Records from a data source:
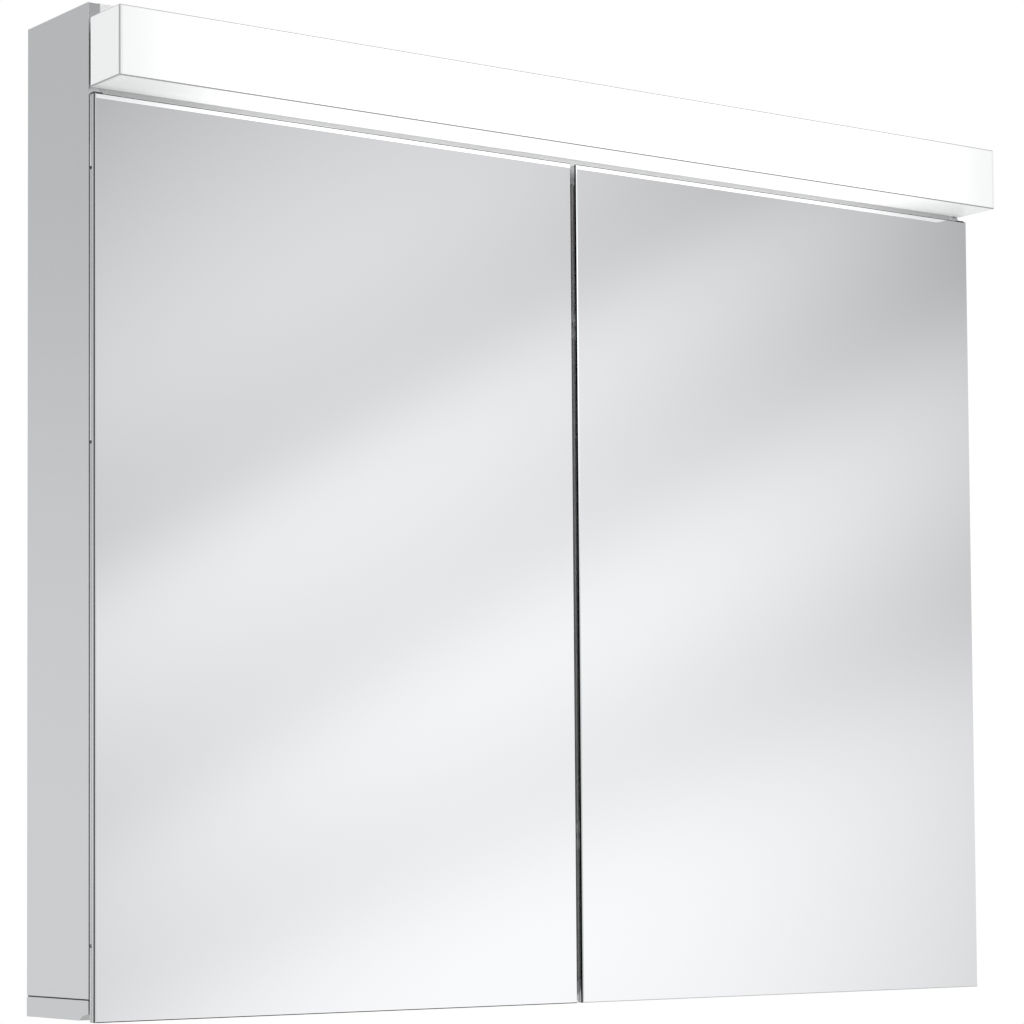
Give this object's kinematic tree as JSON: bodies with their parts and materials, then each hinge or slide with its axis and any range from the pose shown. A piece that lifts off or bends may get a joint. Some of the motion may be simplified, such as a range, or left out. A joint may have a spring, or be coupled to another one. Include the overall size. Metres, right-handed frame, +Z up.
{
  "type": "mirror cabinet with light",
  "caption": "Wall-hung bathroom mirror cabinet with hinged double-sided mirror doors, glass shelves and a light box across its top front.",
  "frame": {"origin": "centre of the rear face that lies on the wall, midway across the width and the height of the body", "axes": "+X to the right seen from the front, +Y into the wall, +Z up"},
  "size_m": [0.9, 0.1485, 0.771],
  "materials": {
    "anodised_aluminium": "satin silver anodised",
    "grey_plastic": "fine matt moulded, silver grey",
    "white_board": "white melamine-faced board",
    "painted_fascia": "powder coated light grey sheet",
    "shelf_glass": "clear float glass, ground edges",
    "zinc_plated_steel": "bright zinc plated",
    "white_plastic": "fine matt moulded",
    "opal_acrylic": "opal, satin, lit from inside",
    "circuit_board": "white solder mask",
    "led_phosphor": "yellow phosphor in white cases",
    "lead_jacket": "white soft vinyl",
    "black_rubber": "matt moulded rubber",
    "mirror_glass": "silvered float glass, polished edges",
    "core_board": "rigid foam board",
    "clear_silicone": "clear soft buffer",
    "dark_plastic": "matt moulded, dark grey"
  },
  "bodies": {
    "cabinet": {"side_panel_left": "anodised_aluminium", "side_panel_right": "anodised_aluminium", "bottom_end_cap_left": "grey_plastic", "bottom_end_cap_right": "grey_plastic", "bottom_profile": "anodised_aluminium", "top_panel": "white_board", "fascia": "painted_fascia", "service_floor": "white_board", "back_panel": "white_board", "centre_partition": "white_board", "shelf_left_1": "shelf_glass", "shelf_left_2": "shelf_glass", "shelf_left_3": "shelf_glass", "shelf_right_1": "shelf_glass", "shelf_right_2": "shelf_glass", "shelf_right_3": "shelf_glass", "shelf_supports_left": "zinc_plated_steel", "shelf_supports_right": "zinc_plated_steel", "hanger_plates": "zinc_plated_steel", "corner_brackets": "zinc_plated_steel", "hinge_leaves_left": "zinc_plated_steel", "hinge_leaves_right": "zinc_plated_steel", "cabinet_screws": "zinc_plated_steel", "magnet_catches": "white_plastic", "light_base_profile": "anodised_aluminium", "light_front_plate": "opal_acrylic", "light_bottom_plate": "opal_acrylic", "light_top_plate": "opal_acrylic", "light_end_plate_left": "opal_acrylic", "light_end_plate_right": "opal_acrylic", "led_board": "circuit_board", "led_chips": "led_phosphor", "led_driver": "white_plastic", "terminal_block": "white_plastic", "driver_lead": "lead_jacket", "led_lead": "lead_jacket", "switch_lead": "lead_jacket", "cable_grommet": "black_rubber", "switch_housing": "white_plastic"},
    "door_left": {"mirror_left": "mirror_glass", "hinge_stile_left": "anodised_aluminium", "closing_stile_left": "anodised_aluminium", "door_rails_left": "anodised_aluminium", "door_core_left": "core_board", "inner_mirror_left": "mirror_glass", "hinge_pins_left": "zinc_plated_steel", "door_bumpers_left": "clear_silicone", "strike_plates_left": "zinc_plated_steel", "stile_caps_left": "dark_plastic"},
    "door_right": {"mirror_right": "mirror_glass", "hinge_stile_right": "anodised_aluminium", "closing_stile_right": "anodised_aluminium", "door_rails_right": "anodised_aluminium", "door_core_right": "core_board", "inner_mirror_right": "mirror_glass", "hinge_pins_right": "zinc_plated_steel", "door_bumpers_right": "clear_silicone", "strike_plates_right": "zinc_plated_steel", "stile_caps_right": "dark_plastic"},
    "switch_button": {"switch_button": "white_plastic"}
  },
  "joints": [
    {"name": "door_left_swing", "type": "hinge", "parent": "cabinet", "child": "door_left", "pos_m": [-0.4474, -0.1055, 0], "axis": [0, 0, -1], "range_deg": [0, 105]},
    {"name": "door_right_swing", "type": "hinge", "parent": "cabinet", "child": "door_right", "pos_m": [0.4474, -0.1055, 0], "axis": [0, 0, 1], "range_deg": [0, 105]},
    {"name": "switch_press", "type": "slide", "parent": "cabinet", "child": "switch_button", "axis": [0, 0, 1], "range_m": [0, 0.0025], "stiffness_N_per_m": 400}
  ]
}
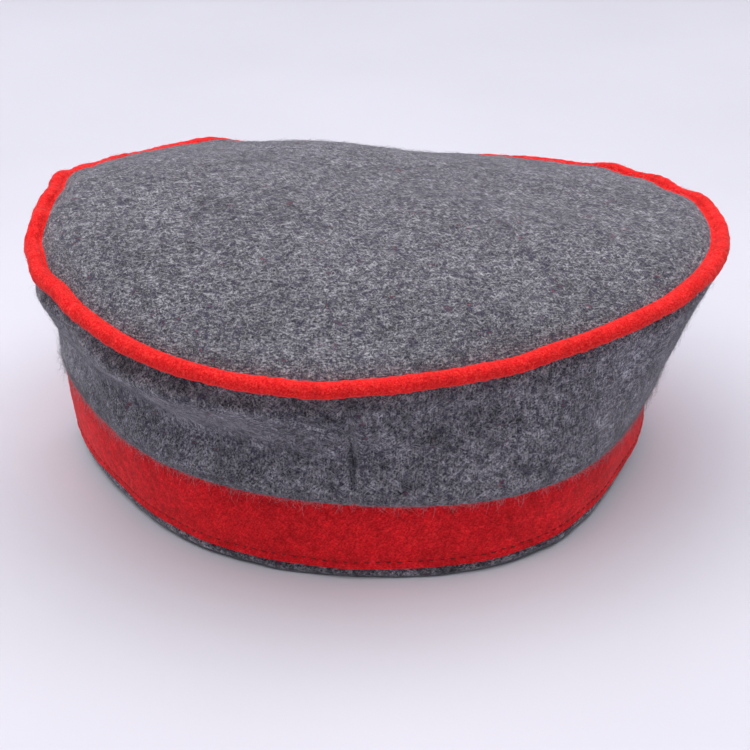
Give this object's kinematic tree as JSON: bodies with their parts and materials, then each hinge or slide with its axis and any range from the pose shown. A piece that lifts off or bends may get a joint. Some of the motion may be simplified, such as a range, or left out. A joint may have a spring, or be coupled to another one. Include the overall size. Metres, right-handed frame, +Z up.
{
  "type": "soft military cap",
  "caption": "Soft peakless field cap in grey wool, with a red band, red crown piping, lining and a leather sweatband.",
  "frame": {"origin": "centre of the overall box, on the plane of the lower rim", "axes": "+X along the long axis, towards the wearer's forehead; +Y towards the wearer's left; +Z up, out through the crown"},
  "size_m": [0.2434, 0.2184, 0.1059],
  "materials": {
    "grey_wool_crown": "matt heathered wool",
    "grey_wool_side": "matt heathered wool",
    "red_wool": "matt felted wool",
    "red_piping": "matt wool",
    "lining_cloth": "matt cotton twill",
    "canvas": "matt linen canvas",
    "wadding": "matt cotton wadding",
    "cord": "matt cotton cord",
    "sweat_leather": "smooth, low sheen",
    "label_cloth": "matt woven tape",
    "dark_thread": "matt thread",
    "light_thread": "matt thread"
  },
  "bodies": {
    "root": {"crown_top": "grey_wool_crown", "crown_canvas": "canvas", "crown_padding": "wadding", "lining_top": "lining_cloth", "piping_cover": "red_piping", "piping_cord": "cord", "side_right_front": "grey_wool_side", "side_left_front": "grey_wool_side", "side_left_rear": "grey_wool_side", "side_right_rear": "grey_wool_side", "lining_right": "lining_cloth", "lining_left": "lining_cloth", "body_band": "grey_wool_side", "red_band": "red_wool", "band_canvas": "canvas", "sweatband": "sweat_leather", "size_label": "label_cloth", "band_stitches": "dark_thread", "sweatband_stitches": "light_thread"}
  },
  "joints": []
}
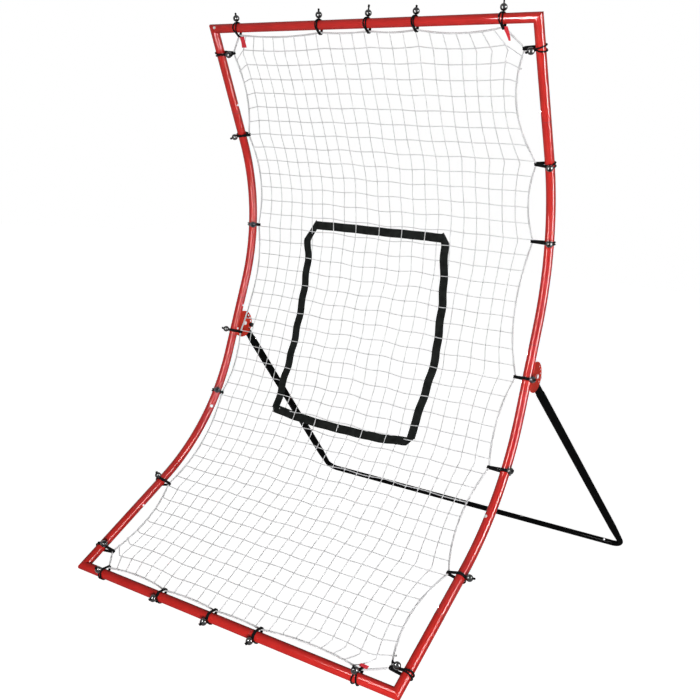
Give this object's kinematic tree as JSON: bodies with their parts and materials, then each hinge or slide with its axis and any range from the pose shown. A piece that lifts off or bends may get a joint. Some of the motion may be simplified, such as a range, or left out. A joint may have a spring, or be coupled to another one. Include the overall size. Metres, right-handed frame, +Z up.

Objective - Word for word, restate all of the data shown above.

Answer below -
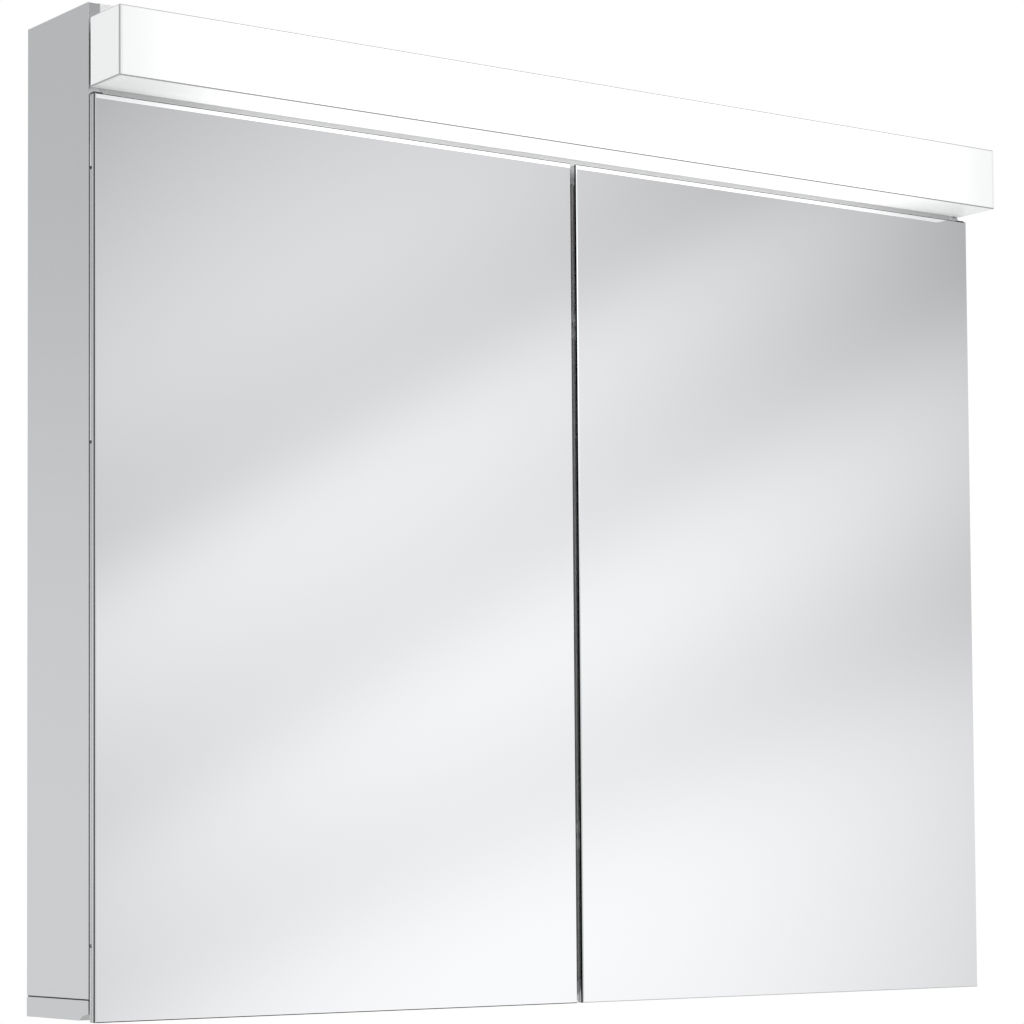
Give this object's kinematic tree as JSON: bodies with their parts and materials, then each hinge or slide with its axis and any range from the pose shown. A piece that lifts off or bends may get a joint. Some of the motion may be simplified, such as a range, or left out. A joint may have a spring, or be coupled to another one. Include the overall size. Metres, right-handed frame, +Z up.
{
  "type": "mirror cabinet with light",
  "caption": "Wall-hung bathroom mirror cabinet with hinged double-sided mirror doors, glass shelves and a light box across its top front.",
  "frame": {"origin": "centre of the rear face that lies on the wall, midway across the width and the height of the body", "axes": "+X to the right seen from the front, +Y into the wall, +Z up"},
  "size_m": [0.9, 0.1485, 0.771],
  "materials": {
    "anodised_aluminium": "satin silver anodised",
    "grey_plastic": "fine matt moulded, silver grey",
    "white_board": "white melamine-faced board",
    "painted_fascia": "powder coated light grey sheet",
    "shelf_glass": "clear float glass, ground edges",
    "zinc_plated_steel": "bright zinc plated",
    "white_plastic": "fine matt moulded",
    "opal_acrylic": "opal, satin, lit from inside",
    "circuit_board": "white solder mask",
    "led_phosphor": "yellow phosphor in white cases",
    "lead_jacket": "white soft vinyl",
    "black_rubber": "matt moulded rubber",
    "mirror_glass": "silvered float glass, polished edges",
    "core_board": "rigid foam board",
    "clear_silicone": "clear soft buffer",
    "dark_plastic": "matt moulded, dark grey"
  },
  "bodies": {
    "cabinet": {"side_panel_left": "anodised_aluminium", "side_panel_right": "anodised_aluminium", "bottom_end_cap_left": "grey_plastic", "bottom_end_cap_right": "grey_plastic", "bottom_profile": "anodised_aluminium", "top_panel": "white_board", "fascia": "painted_fascia", "service_floor": "white_board", "back_panel": "white_board", "centre_partition": "white_board", "shelf_left_1": "shelf_glass", "shelf_left_2": "shelf_glass", "shelf_left_3": "shelf_glass", "shelf_right_1": "shelf_glass", "shelf_right_2": "shelf_glass", "shelf_right_3": "shelf_glass", "shelf_supports_left": "zinc_plated_steel", "shelf_supports_right": "zinc_plated_steel", "hanger_plates": "zinc_plated_steel", "corner_brackets": "zinc_plated_steel", "hinge_leaves_left": "zinc_plated_steel", "hinge_leaves_right": "zinc_plated_steel", "cabinet_screws": "zinc_plated_steel", "magnet_catches": "white_plastic", "light_base_profile": "anodised_aluminium", "light_front_plate": "opal_acrylic", "light_bottom_plate": "opal_acrylic", "light_top_plate": "opal_acrylic", "light_end_plate_left": "opal_acrylic", "light_end_plate_right": "opal_acrylic", "led_board": "circuit_board", "led_chips": "led_phosphor", "led_driver": "white_plastic", "terminal_block": "white_plastic", "driver_lead": "lead_jacket", "led_lead": "lead_jacket", "switch_lead": "lead_jacket", "cable_grommet": "black_rubber", "switch_housing": "white_plastic"},
    "door_left": {"mirror_left": "mirror_glass", "hinge_stile_left": "anodised_aluminium", "closing_stile_left": "anodised_aluminium", "door_rails_left": "anodised_aluminium", "door_core_left": "core_board", "inner_mirror_left": "mirror_glass", "hinge_pins_left": "zinc_plated_steel", "door_bumpers_left": "clear_silicone", "strike_plates_left": "zinc_plated_steel", "stile_caps_left": "dark_plastic"},
    "door_right": {"mirror_right": "mirror_glass", "hinge_stile_right": "anodised_aluminium", "closing_stile_right": "anodised_aluminium", "door_rails_right": "anodised_aluminium", "door_core_right": "core_board", "inner_mirror_right": "mirror_glass", "hinge_pins_right": "zinc_plated_steel", "door_bumpers_right": "clear_silicone", "strike_plates_right": "zinc_plated_steel", "stile_caps_right": "dark_plastic"},
    "switch_button": {"switch_button": "white_plastic"}
  },
  "joints": [
    {"name": "door_left_swing", "type": "hinge", "parent": "cabinet", "child": "door_left", "pos_m": [-0.4474, -0.1055, 0], "axis": [0, 0, -1], "range_deg": [0, 105]},
    {"name": "door_right_swing", "type": "hinge", "parent": "cabinet", "child": "door_right", "pos_m": [0.4474, -0.1055, 0], "axis": [0, 0, 1], "range_deg": [0, 105]},
    {"name": "switch_press", "type": "slide", "parent": "cabinet", "child": "switch_button", "axis": [0, 0, 1], "range_m": [0, 0.0025], "stiffness_N_per_m": 400}
  ]
}
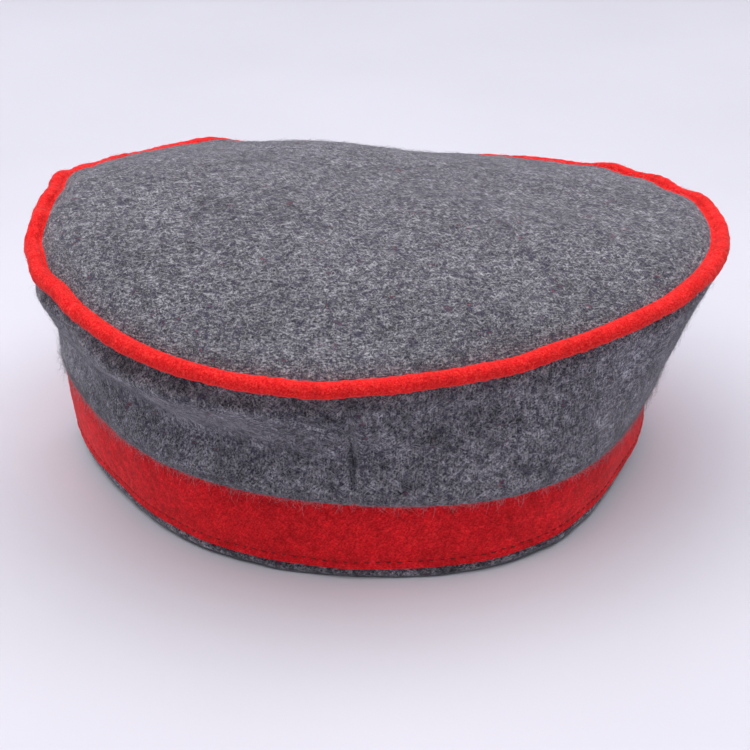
Give this object's kinematic tree as JSON: bodies with their parts and materials, then each hinge or slide with its axis and any range from the pose shown. A piece that lifts off or bends may get a joint. Some of the motion may be simplified, such as a range, or left out. A joint may have a spring, or be coupled to another one. Include the overall size. Metres, right-handed frame, +Z up.
{
  "type": "soft military cap",
  "caption": "Soft peakless field cap in grey wool, with a red band, red crown piping, lining and a leather sweatband.",
  "frame": {"origin": "centre of the overall box, on the plane of the lower rim", "axes": "+X along the long axis, towards the wearer's forehead; +Y towards the wearer's left; +Z up, out through the crown"},
  "size_m": [0.2434, 0.2184, 0.1059],
  "materials": {
    "grey_wool_crown": "matt heathered wool",
    "grey_wool_side": "matt heathered wool",
    "red_wool": "matt felted wool",
    "red_piping": "matt wool",
    "lining_cloth": "matt cotton twill",
    "canvas": "matt linen canvas",
    "wadding": "matt cotton wadding",
    "cord": "matt cotton cord",
    "sweat_leather": "smooth, low sheen",
    "label_cloth": "matt woven tape",
    "dark_thread": "matt thread",
    "light_thread": "matt thread"
  },
  "bodies": {
    "root": {"crown_top": "grey_wool_crown", "crown_canvas": "canvas", "crown_padding": "wadding", "lining_top": "lining_cloth", "piping_cover": "red_piping", "piping_cord": "cord", "side_right_front": "grey_wool_side", "side_left_front": "grey_wool_side", "side_left_rear": "grey_wool_side", "side_right_rear": "grey_wool_side", "lining_right": "lining_cloth", "lining_left": "lining_cloth", "body_band": "grey_wool_side", "red_band": "red_wool", "band_canvas": "canvas", "sweatband": "sweat_leather", "size_label": "label_cloth", "band_stitches": "dark_thread", "sweatband_stitches": "light_thread"}
  },
  "joints": []
}
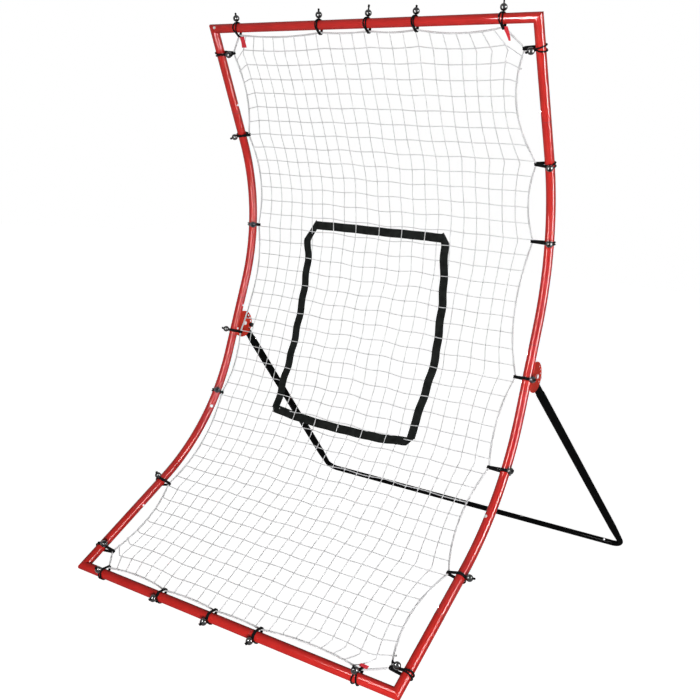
Give this object's kinematic tree as JSON: bodies with their parts and materials, then each hinge or slide with its axis and any range from the pose shown. A piece that lifts off or bends may get a joint. Some of the motion may be simplified, such as a range, or left out. A joint may have a spring, or be coupled to another one. Include the overall size. Metres, right-handed frame, +Z up.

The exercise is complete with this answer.